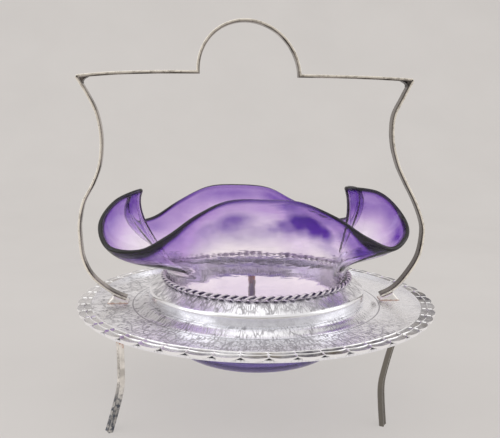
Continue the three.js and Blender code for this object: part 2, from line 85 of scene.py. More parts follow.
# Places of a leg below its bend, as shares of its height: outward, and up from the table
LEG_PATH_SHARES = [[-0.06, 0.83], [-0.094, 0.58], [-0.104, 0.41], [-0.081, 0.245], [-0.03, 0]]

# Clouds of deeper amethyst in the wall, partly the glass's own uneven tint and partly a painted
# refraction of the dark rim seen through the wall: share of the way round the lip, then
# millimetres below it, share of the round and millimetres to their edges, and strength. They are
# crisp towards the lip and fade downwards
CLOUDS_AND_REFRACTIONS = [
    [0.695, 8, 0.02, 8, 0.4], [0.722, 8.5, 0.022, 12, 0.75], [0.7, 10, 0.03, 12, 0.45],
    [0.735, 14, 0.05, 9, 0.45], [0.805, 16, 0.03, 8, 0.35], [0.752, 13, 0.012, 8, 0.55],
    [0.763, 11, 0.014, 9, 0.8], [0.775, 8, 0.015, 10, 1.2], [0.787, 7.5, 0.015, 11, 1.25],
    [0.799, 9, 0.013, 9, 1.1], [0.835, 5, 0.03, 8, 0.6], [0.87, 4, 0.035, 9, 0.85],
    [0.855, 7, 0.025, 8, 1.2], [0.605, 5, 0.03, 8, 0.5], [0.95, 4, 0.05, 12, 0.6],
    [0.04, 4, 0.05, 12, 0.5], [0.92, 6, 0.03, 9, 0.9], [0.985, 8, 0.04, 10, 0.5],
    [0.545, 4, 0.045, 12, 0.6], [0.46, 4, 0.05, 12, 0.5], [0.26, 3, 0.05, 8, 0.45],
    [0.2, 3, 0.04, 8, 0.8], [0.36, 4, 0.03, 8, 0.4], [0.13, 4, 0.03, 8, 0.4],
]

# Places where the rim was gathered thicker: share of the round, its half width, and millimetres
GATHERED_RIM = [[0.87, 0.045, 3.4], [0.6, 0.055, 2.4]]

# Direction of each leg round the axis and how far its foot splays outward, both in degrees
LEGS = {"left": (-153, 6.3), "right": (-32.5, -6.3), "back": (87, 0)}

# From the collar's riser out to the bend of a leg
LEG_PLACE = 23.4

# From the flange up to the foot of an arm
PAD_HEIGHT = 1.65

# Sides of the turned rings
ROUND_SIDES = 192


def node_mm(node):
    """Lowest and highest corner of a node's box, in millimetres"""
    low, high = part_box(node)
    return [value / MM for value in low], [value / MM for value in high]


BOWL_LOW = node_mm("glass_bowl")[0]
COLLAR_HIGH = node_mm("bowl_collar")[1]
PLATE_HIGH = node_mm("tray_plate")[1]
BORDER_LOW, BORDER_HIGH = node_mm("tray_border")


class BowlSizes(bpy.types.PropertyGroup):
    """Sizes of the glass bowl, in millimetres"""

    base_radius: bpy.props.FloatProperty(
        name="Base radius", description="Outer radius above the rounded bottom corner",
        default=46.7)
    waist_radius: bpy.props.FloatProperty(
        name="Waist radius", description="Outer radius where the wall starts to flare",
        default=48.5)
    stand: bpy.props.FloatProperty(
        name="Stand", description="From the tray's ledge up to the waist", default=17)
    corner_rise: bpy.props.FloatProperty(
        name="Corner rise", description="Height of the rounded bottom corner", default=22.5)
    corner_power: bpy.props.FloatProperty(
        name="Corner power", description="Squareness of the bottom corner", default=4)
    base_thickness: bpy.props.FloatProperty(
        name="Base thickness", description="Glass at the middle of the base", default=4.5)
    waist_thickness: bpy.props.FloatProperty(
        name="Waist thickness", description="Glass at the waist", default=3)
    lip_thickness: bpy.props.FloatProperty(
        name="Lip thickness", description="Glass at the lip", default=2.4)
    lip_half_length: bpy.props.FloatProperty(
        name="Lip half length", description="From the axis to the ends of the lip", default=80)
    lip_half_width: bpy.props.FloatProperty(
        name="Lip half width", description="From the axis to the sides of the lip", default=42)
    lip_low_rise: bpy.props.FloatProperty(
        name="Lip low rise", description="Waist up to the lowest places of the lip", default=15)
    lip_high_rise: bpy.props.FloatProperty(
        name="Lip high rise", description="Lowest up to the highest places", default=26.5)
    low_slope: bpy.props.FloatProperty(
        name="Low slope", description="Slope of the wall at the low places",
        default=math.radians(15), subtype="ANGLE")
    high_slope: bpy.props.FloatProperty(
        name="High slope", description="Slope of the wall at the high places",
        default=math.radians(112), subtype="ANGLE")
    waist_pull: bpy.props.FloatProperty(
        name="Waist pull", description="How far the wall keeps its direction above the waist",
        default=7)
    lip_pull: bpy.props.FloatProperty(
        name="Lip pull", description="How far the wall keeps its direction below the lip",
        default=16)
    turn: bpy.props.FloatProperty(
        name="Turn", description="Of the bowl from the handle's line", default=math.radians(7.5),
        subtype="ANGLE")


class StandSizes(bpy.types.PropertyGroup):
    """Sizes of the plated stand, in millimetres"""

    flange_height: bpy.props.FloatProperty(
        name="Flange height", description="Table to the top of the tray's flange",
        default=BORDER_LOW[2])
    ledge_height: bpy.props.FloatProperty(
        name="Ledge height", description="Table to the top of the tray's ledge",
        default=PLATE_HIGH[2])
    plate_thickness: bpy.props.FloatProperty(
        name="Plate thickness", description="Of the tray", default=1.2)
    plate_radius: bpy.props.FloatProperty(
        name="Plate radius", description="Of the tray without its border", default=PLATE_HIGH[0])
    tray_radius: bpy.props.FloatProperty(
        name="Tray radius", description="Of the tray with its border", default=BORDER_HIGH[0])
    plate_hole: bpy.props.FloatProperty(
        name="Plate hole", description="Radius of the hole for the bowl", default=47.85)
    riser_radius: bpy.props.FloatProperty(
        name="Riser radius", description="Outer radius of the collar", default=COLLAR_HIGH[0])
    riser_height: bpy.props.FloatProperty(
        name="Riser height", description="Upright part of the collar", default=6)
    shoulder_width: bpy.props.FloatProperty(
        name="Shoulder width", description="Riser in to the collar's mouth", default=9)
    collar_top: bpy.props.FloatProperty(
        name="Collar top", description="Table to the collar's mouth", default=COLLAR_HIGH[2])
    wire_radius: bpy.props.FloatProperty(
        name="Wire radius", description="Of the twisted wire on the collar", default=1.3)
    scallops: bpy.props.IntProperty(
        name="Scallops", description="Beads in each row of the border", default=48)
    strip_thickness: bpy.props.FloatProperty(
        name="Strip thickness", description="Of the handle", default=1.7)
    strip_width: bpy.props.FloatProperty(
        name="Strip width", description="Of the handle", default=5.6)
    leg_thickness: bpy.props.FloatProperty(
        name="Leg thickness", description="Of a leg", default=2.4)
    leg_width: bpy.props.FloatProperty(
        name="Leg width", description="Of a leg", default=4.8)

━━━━

> _Given instruction_: Restate the whole listing exactly, leaving out nothing.

> _Problem solution_:
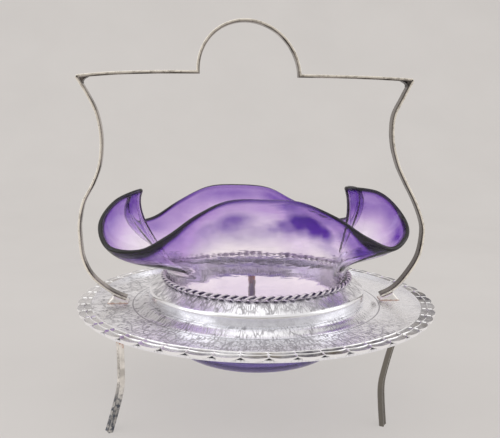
Continue the three.js and Blender code for this object: part 2, from line 85 of scene.py. More parts follow.
# Places of a leg below its bend, as shares of its height: outward, and up from the table
LEG_PATH_SHARES = [[-0.06, 0.83], [-0.094, 0.58], [-0.104, 0.41], [-0.081, 0.245], [-0.03, 0]]

# Clouds of deeper amethyst in the wall, partly the glass's own uneven tint and partly a painted
# refraction of the dark rim seen through the wall: share of the way round the lip, then
# millimetres below it, share of the round and millimetres to their edges, and strength. They are
# crisp towards the lip and fade downwards
CLOUDS_AND_REFRACTIONS = [
    [0.695, 8, 0.02, 8, 0.4], [0.722, 8.5, 0.022, 12, 0.75], [0.7, 10, 0.03, 12, 0.45],
    [0.735, 14, 0.05, 9, 0.45], [0.805, 16, 0.03, 8, 0.35], [0.752, 13, 0.012, 8, 0.55],
    [0.763, 11, 0.014, 9, 0.8], [0.775, 8, 0.015, 10, 1.2], [0.787, 7.5, 0.015, 11, 1.25],
    [0.799, 9, 0.013, 9, 1.1], [0.835, 5, 0.03, 8, 0.6], [0.87, 4, 0.035, 9, 0.85],
    [0.855, 7, 0.025, 8, 1.2], [0.605, 5, 0.03, 8, 0.5], [0.95, 4, 0.05, 12, 0.6],
    [0.04, 4, 0.05, 12, 0.5], [0.92, 6, 0.03, 9, 0.9], [0.985, 8, 0.04, 10, 0.5],
    [0.545, 4, 0.045, 12, 0.6], [0.46, 4, 0.05, 12, 0.5], [0.26, 3, 0.05, 8, 0.45],
    [0.2, 3, 0.04, 8, 0.8], [0.36, 4, 0.03, 8, 0.4], [0.13, 4, 0.03, 8, 0.4],
]

# Places where the rim was gathered thicker: share of the round, its half width, and millimetres
GATHERED_RIM = [[0.87, 0.045, 3.4], [0.6, 0.055, 2.4]]

# Direction of each leg round the axis and how far its foot splays outward, both in degrees
LEGS = {"left": (-153, 6.3), "right": (-32.5, -6.3), "back": (87, 0)}

# From the collar's riser out to the bend of a leg
LEG_PLACE = 23.4

# From the flange up to the foot of an arm
PAD_HEIGHT = 1.65

# Sides of the turned rings
ROUND_SIDES = 192


def node_mm(node):
    """Lowest and highest corner of a node's box, in millimetres"""
    low, high = part_box(node)
    return [value / MM for value in low], [value / MM for value in high]


BOWL_LOW = node_mm("glass_bowl")[0]
COLLAR_HIGH = node_mm("bowl_collar")[1]
PLATE_HIGH = node_mm("tray_plate")[1]
BORDER_LOW, BORDER_HIGH = node_mm("tray_border")


class BowlSizes(bpy.types.PropertyGroup):
    """Sizes of the glass bowl, in millimetres"""

    base_radius: bpy.props.FloatProperty(
        name="Base radius", description="Outer radius above the rounded bottom corner",
        default=46.7)
    waist_radius: bpy.props.FloatProperty(
        name="Waist radius", description="Outer radius where the wall starts to flare",
        default=48.5)
    stand: bpy.props.FloatProperty(
        name="Stand", description="From the tray's ledge up to the waist", default=17)
    corner_rise: bpy.props.FloatProperty(
        name="Corner rise", description="Height of the rounded bottom corner", default=22.5)
    corner_power: bpy.props.FloatProperty(
        name="Corner power", description="Squareness of the bottom corner", default=4)
    base_thickness: bpy.props.FloatProperty(
        name="Base thickness", description="Glass at the middle of the base", default=4.5)
    waist_thickness: bpy.props.FloatProperty(
        name="Waist thickness", description="Glass at the waist", default=3)
    lip_thickness: bpy.props.FloatProperty(
        name="Lip thickness", description="Glass at the lip", default=2.4)
    lip_half_length: bpy.props.FloatProperty(
        name="Lip half length", description="From the axis to the ends of the lip", default=80)
    lip_half_width: bpy.props.FloatProperty(
        name="Lip half width", description="From the axis to the sides of the lip", default=42)
    lip_low_rise: bpy.props.FloatProperty(
        name="Lip low rise", description="Waist up to the lowest places of the lip", default=15)
    lip_high_rise: bpy.props.FloatProperty(
        name="Lip high rise", description="Lowest up to the highest places", default=26.5)
    low_slope: bpy.props.FloatProperty(
        name="Low slope", description="Slope of the wall at the low places",
        default=math.radians(15), subtype="ANGLE")
    high_slope: bpy.props.FloatProperty(
        name="High slope", description="Slope of the wall at the high places",
        default=math.radians(112), subtype="ANGLE")
    waist_pull: bpy.props.FloatProperty(
        name="Waist pull", description="How far the wall keeps its direction above the waist",
        default=7)
    lip_pull: bpy.props.FloatProperty(
        name="Lip pull", description="How far the wall keeps its direction below the lip",
        default=16)
    turn: bpy.props.FloatProperty(
        name="Turn", description="Of the bowl from the handle's line", default=math.radians(7.5),
        subtype="ANGLE")


class StandSizes(bpy.types.PropertyGroup):
    """Sizes of the plated stand, in millimetres"""

    flange_height: bpy.props.FloatProperty(
        name="Flange height", description="Table to the top of the tray's flange",
        default=BORDER_LOW[2])
    ledge_height: bpy.props.FloatProperty(
        name="Ledge height", description="Table to the top of the tray's ledge",
        default=PLATE_HIGH[2])
    plate_thickness: bpy.props.FloatProperty(
        name="Plate thickness", description="Of the tray", default=1.2)
    plate_radius: bpy.props.FloatProperty(
        name="Plate radius", description="Of the tray without its border", default=PLATE_HIGH[0])
    tray_radius: bpy.props.FloatProperty(
        name="Tray radius", description="Of the tray with its border", default=BORDER_HIGH[0])
    plate_hole: bpy.props.FloatProperty(
        name="Plate hole", description="Radius of the hole for the bowl", default=47.85)
    riser_radius: bpy.props.FloatProperty(
        name="Riser radius", description="Outer radius of the collar", default=COLLAR_HIGH[0])
    riser_height: bpy.props.FloatProperty(
        name="Riser height", description="Upright part of the collar", default=6)
    shoulder_width: bpy.props.FloatProperty(
        name="Shoulder width", description="Riser in to the collar's mouth", default=9)
    collar_top: bpy.props.FloatProperty(
        name="Collar top", description="Table to the collar's mouth", default=COLLAR_HIGH[2])
    wire_radius: bpy.props.FloatProperty(
        name="Wire radius", description="Of the twisted wire on the collar", default=1.3)
    scallops: bpy.props.IntProperty(
        name="Scallops", description="Beads in each row of the border", default=48)
    strip_thickness: bpy.props.FloatProperty(
        name="Strip thickness", description="Of the handle", default=1.7)
    strip_width: bpy.props.FloatProperty(
        name="Strip width", description="Of the handle", default=5.6)
    leg_thickness: bpy.props.FloatProperty(
        name="Leg thickness", description="Of a leg", default=2.4)
    leg_width: bpy.props.FloatProperty(
        name="Leg width", description="Of a leg", default=4.8)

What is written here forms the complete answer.